Since that first discovery in 1951, more than 1000 birch bark letters have been found, almost all of them in Novgorod. The second greatest number, 45, were found in Staraya Russa, a town 60 miles south of Novgorod. Only nine other cities can claim birch bark letter discoveries. None were found in Moscow until 1988. It took 20 years before a second and third were unearthed at the foot of the Kremlin. None of those three quite followed the Novgorod standard. Moscow 1, as the 1988 find was dubbed, was a draft or copy of a property deed or claim. Moscow 2 had a small inscription that was hard to make out. Moscow 3 was a very long inventory of property of a Muscovite prince and it was written in ink, not scratched with a stylus. (Only two of the thousand plus Novgorod letters were written in ink.)

That makes Moscow 4, the newly discovered piece, the first true Novgorod style birch bark letter found in the city. Like the overwhelming majority of the Novgorod ones, this is a private letter. The strip of bark has the smooth surface and carefully cut edges indicating it was specifically prepared for use as stationary. Each letter is printed very clearly and distinctly along the length of the fibers, as they are in Novgorod. The other Moscow letters were written against the grain.

The letter is a sad one. Addressed simply to “Sir,” it tells of the writer’s misfortunes while traveling to Kostroma, a city 217 miles to the northeast that was part of the Grand Duchy of Moscow. The writer was detained along with a certain Yuri and his mother by someone “who had the right to do so.” This person, likely an official of some kind, took 13 bel (a relatively small denomination of currency in medieval Russia) from them and then another three. Finally the author had to pay 20 and a half bel more to buy their freedom. The total of 36.5 bel was a signficant amount of money back then. Since it appears the captor had legal rights, this may have been the repayment of a debt with extra tacked on for interest.

Every Novgorod birch bark letter find is exciting, but the rarity of a Moscow find and the precise printing of this letter make it of particular interest to archaeologists. It will be conserved to ensure its long-term survival and studied further at the Russian Academy of Sciences.

Most of the birch bark letters have been uploaded to an online database. The website is down right now but it was working earlier. From what I could gather when it was up, it hasn’t been updated for a while so it’s not quite a complete record. Still, you can photographs of each letters in high resolution, plus transcriptions and translations.
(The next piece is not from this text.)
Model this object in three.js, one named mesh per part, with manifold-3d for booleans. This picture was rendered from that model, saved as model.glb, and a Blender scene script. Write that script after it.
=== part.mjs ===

8 thoughts on “14th c. birch bark letter found in Moscow

  1. No Germanic language played any part in the development of literacy in Eastern Europe. Old Church Slavonic was created as a liturgy language in Byzantium in 9th century and spread with the Christianity after it was adopted in the late 10th century. First known birch-bark letters come from 1025-1050 CE and use Cyrillic alphabet. Spelling rules of this secular form of writing were quite different from canonical, and that is a real treat for linguists. Here is sample homework from that time (gramota 591)
    https://upload.wikimedia.org/wikipedia/commons/1/16/Birch_bark_alphabet_of_Novgorod.jpg?1447168310566

  2. Unlike writing, traditional values like plunder, trade and agriculture were common sense – By the time somebody brought a realm under his dynastic control in order to label it ‘Sverige’, the Viking Age was almost certainly over.

    Earlier to that, some of them ‘visited’ Slavonic peoples, in what is now Ukraine and Russia, established trading posts and even traded with Constantinople and far beyond, and it was actually Constantinople, where one of them was at least literate enough to scratch Nordic runes into the marbles of the Hagia Sophia.
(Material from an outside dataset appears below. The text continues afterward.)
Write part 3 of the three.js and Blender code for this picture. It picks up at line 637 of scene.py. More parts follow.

    By then, however, the Slavonic Christianization was to a certain extent completed, and after all it seems as if the former Slavs simply were the majority among the literate.

  3. It was the Slavs who brought writing to the area. The earlier population was predominantly Finno-Ugric speakers but only one birch bark letter in a Finnic language has ever been found, and it’s in cyrillic.

  4. More or less, but not quite: The ones who brought writing to the area where most likely writing in Greek and probably were the ones that brought Christianity. In 826/827 AD, Kyrill (Κύριλλος, Кирилъ, Кирилл Философ), originally aka ‘Constantinos’, was born in Thessaloniki, and it seems as if some minor adjustments had to be applied to the Greek letters in order to function with local Slavonic languages.

    The Glagolitic alphabet, also known as Glagolitsa, i.e. the oldest known Slavic alphabet, was created in the 9th century by Saint Cyril, a Byzantine monk from Thessaloniki. This, together with Greek, influenced the Cyrillic letters. The Cyrillic alphabet is derived from the Greek alphabet, with (at least 10) letters peculiar to Slavic languages being derived from the Glagolitic.

  5. “against the grain” is still technically “with the grain”. “Across the grain” is probably what was meant.
    If you think of petting a cat from tail to head, you are petting “against the grain”, which is still in line with the fibers.